Other commentators suggested that the transparency objectives would be better served by ensuring that any party who wishes to become an OBO should be made aware of the potential costs of this decision when making the choice on the initial disclosure form.
Learn from the SEC’s experience of implementing notice and access in the US
The SEC implemented a notice-and-access model in January 2009. Although the proposed amendments vary from the SEC approach, Canadian reporting issuers that are also SEC reporting issuers can elect to comply with the SEC standards instead.
One criticism of the SEC’s model is that it has resulted in a reduction in the levels of retail investor voting. However, some commentators argue that the reduction in retail investor voting may have other causes, including recent changes to New York Stock Exchange rules regarding brokers voting on behalf of beneficial securityholders who did not cast a ballot.

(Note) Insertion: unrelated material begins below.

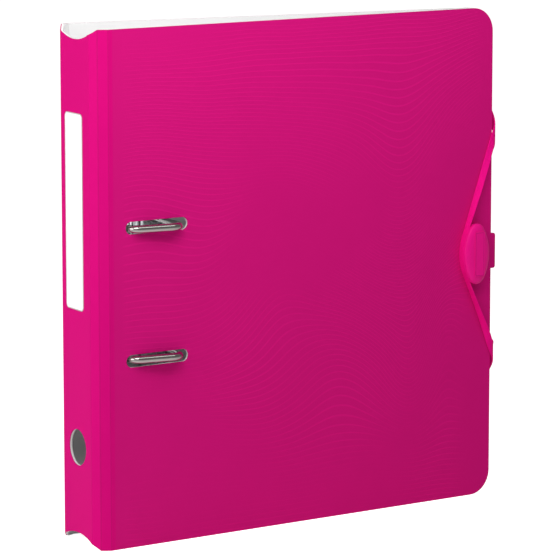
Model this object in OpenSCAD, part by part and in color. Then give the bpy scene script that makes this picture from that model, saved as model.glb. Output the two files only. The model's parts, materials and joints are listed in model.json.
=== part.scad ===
// Lever arch binder with a wedge-shaped polypropylene case, two rings that
// show through slots in the front cover, and an elastic closure on a button.
//
// Frame: +Z up, the binder standing on its lower edges. The back cover lies
// in the XZ plane with its fore-edge at +X, and the front cover is on the -Y
// side. The origin is the middle of the back cover's lower edge.

/* [Case] */
// Height of the covers and the spine
cover_h = 318; // [250:1:400]
// Width of each cover, from its outer fold line to the fore-edge
cover_w = 291; // [220:1:350]
// Width of the flat spine panel
spine_w = 37.5; // [30:0.5:70]
// Width of each narrow strip between two fold lines
strip_w = 6.1; // [4:0.1:9]
// Thickness of the pale core of the sheet
core_t = 1.4; // [1:0.1:2.5]
// Thickness of the coloured outer skin of the sheet
skin_t = 0.5; // [0.4:0.05:0.8]
// Depth of the V pressed into the skin along each fold line
crease_d = 0.35; // [0.2:0.05:0.4]
// Radius of the covers' outer corners
corner_r = 15.3; // [5:0.1:30]
// Gap left between the closed covers at the fore-edge
fore_gap = 0.4; // [0.2:0.1:3]
// Depth of the arched notch at each end of the spine
notch_d = 7.15; // [3:0.05:12]

/* [Spine] */
// Diameter of the finger hole
hole_d = 22.5; // [15:0.5:28]
// Height of the finger hole's centre above the base
hole_z = 60.5; // [35:0.1:80]
// Width of the spine label
label_w = 23; // [12:0.5:26]
// Height of the spine label
label_h = 120.4; // [60:0.1:150]
// Distance from the case's top edge to the label
label_drop = 51.8; // [20:0.1:70]
// Shift of the label from the spine's middle towards the back cover
label_shift = 1.5; // [0:0.1:3]
// Thickness of the label
label_t = 0.25; // [0.1:0.05:0.5]
// Radius of the label's corners
label_r = 3; // [1:0.1:5]

/* [Ring slots] */
// Distance from the front cover's fold line to a slot's near end
slot_setback = 11.7; // [8:0.1:20]
// Length of each slot
slot_l = 44.5; // [34:0.1:60]
// Space beside the wire in its slot, on each side
slot_side_gap = 1.45; // [1:0.05:3]
// Extra pitch of the slots over the pitch of the rings
slot_spread = 1.6; // [0:0.1:1.8]
// Space in the slot beyond the ring, at the spine end
slot_gap_near = 0.6; // [0.4:0.1:3]
// Space in the slot beyond the ring, at the fore-edge end
slot_gap_far = 4.4; // [3.5:0.1:8]

/* [Rings] */
// Distance between the two rings
ring_pitch = 80; // [70:0.5:110]
// Distance of the rings' middle below the case's mid-height
ring_drop = 2.4; // [0:0.1:10]
// Diameter of the ring wire
wire_d = 4.8; // [3.5:0.1:6]
// Diameter of the posts under the rings' tips
post_d = 4; // [3:0.1:5]
// Height of the rings' centre line above the front cover, at mid-slot
ring_proud = 4.6; // [2.5:0.1:8]
// Radius of the rings' two upper corners, on the centre line
ring_corner_r = 7.5; // [5:0.1:10]
// Distance from the top of a ring down to the joint with its post
tip_drop = 14; // [11:0.5:25]
// Height of the arch wire's pivot axis above the back cover's inner face
axis_h = 5.6; // [5:0.1:9]
// Sideways throw of the crank in the arch wire
crank_throw = 9.3; // [8.8:0.1:12]

/* [Mechanism] */
// Length of the base plate
plate_l = 164; // [120:1:200]
// Thickness of the base plate
plate_t = 1; // [0.8:0.1:1.5]
// Overhang of the base plate beyond the ring legs
plate_overhang = 9.5; // [8:0.5:14]
// Overall width of the lever's channel
lever_w = 11; // [10:0.5:12]
// Height of the lever's channel
lever_d = 9.7; // [9:0.1:12]
// Wall of the lever's channel
lever_t = 1.2; // [1:0.1:1.5]
// Radius of the roller under the lever
roller_r = 4; // [3:0.1:4.5]
// Diameter of the lever's hinge pin
pin_d = 3; // [2:0.1:4]
// Length of the compressor bar
bar_l = 124; // [100:1:160]
// Width of the compressor bar
bar_w = 16; // [13:0.5:18]
// Thickness of the compressor bar
bar_t = 1.6; // [1:0.1:3]

/* [Closure] */
// Width of the flat elastic
band_w = 4.5; // [3:0.1:6]
// Thickness of the flat elastic
band_t = 0.9; // [0.8:0.1:1.4]
// Distance from the case's top edge down to the elastic's upper anchor
anchor_drop = 35; // [20:1:80]
// Height of the elastic's lower anchor above the case's bottom edge
anchor_rise = 54; // [20:1:80]
// Distance from the fore-edge to the elastic's anchors
anchor_in = 13; // [8:0.5:30]
// Half the width of the button's cap
cap_a = 9.9; // [8:0.1:14]
// Half the height of the button's cap
cap_b = 19.7; // [14:0.1:25]
// Thickness of the button's cap
cap_t = 3.4; // [2:0.1:5]
// Height of the button's and the tongue's middle above the case's mid-height
button_lift = 1; // [0:0.5:5]
// Distance from the fore-edge to the button's middle
button_in = 16.2; // [14:0.1:30]
// How far the front cover's finger tongue reaches past the fore-edge
tongue_l = 3.5; // [2:0.1:6]
// Height of the finger tongue
tongue_h = 23; // [15:0.5:40]

/* [Hidden] */

$fn = 96;
eps = 0.01;
joint_gap = 0.03;   // half the slit left between two panels at a fold line
fit = 0.06;         // radial clearance of a shaft that turns
loose = 0.3;        // clearance between pieces that pass each other
lay_gap = 0.15;     // air between the elastic and what it lies on

PINK = [0.80, 0.05, 0.45];
WHITE = [0.92, 0.92, 0.92];
STEEL = [0.75, 0.76, 0.78];
BLACK = [0.08, 0.08, 0.09];

// ---- the folded case, in plan ----
sheet_t = core_t + skin_t;

// For a wedge of w degrees: the angle of each fold, the case's depth across its
// fold lines at the spine, and what is left of that at the fore-edge
function fold_turn(w) = 30 + w / 6;
function spine_depth(w) = let(a = fold_turn(w))
    strip_w * (sin(a) + sin(2 * a) + sin(4 * a) + sin(5 * a)) + spine_w * sin(3 * a);
function spare_depth(w) = spine_depth(w) - cover_w * sin(w) - 2 * (sheet_t - crease_d) - fore_gap;
// The wedge angle at which the closed covers just meet at the fore-edge
function closed_wedge(lo, hi, n) = let(m = (lo + hi) / 2)
    n == 0 ? m : spare_depth(m) > 0 ? closed_wedge(m, hi, n - 1) : closed_wedge(lo, m, n - 1);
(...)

The proposed amendments differ from the SEC model in a number of ways, including that the proposed amendments would require a Voting Instruction Form to be included with the notice to help the recipient understand that action is required.
In the US, notice-and-access has resulted in cost savings due to reduced printing and mailing costs and has also been lauded as an environmentally friendly development. On a proportional basis, however, some commentators stated that the opportunity for significant cost savings for reporting issuers in Canada is likely to be less than that seen in the US. For example, cost savings are reduced if reporting issuers conduct stratified mailings and if notice-and-access is limited based on meeting type. In addition, the magnitude of savings will differ between reporting issuers. For example, larger retail securityholder bases will likely result in greater cost savings.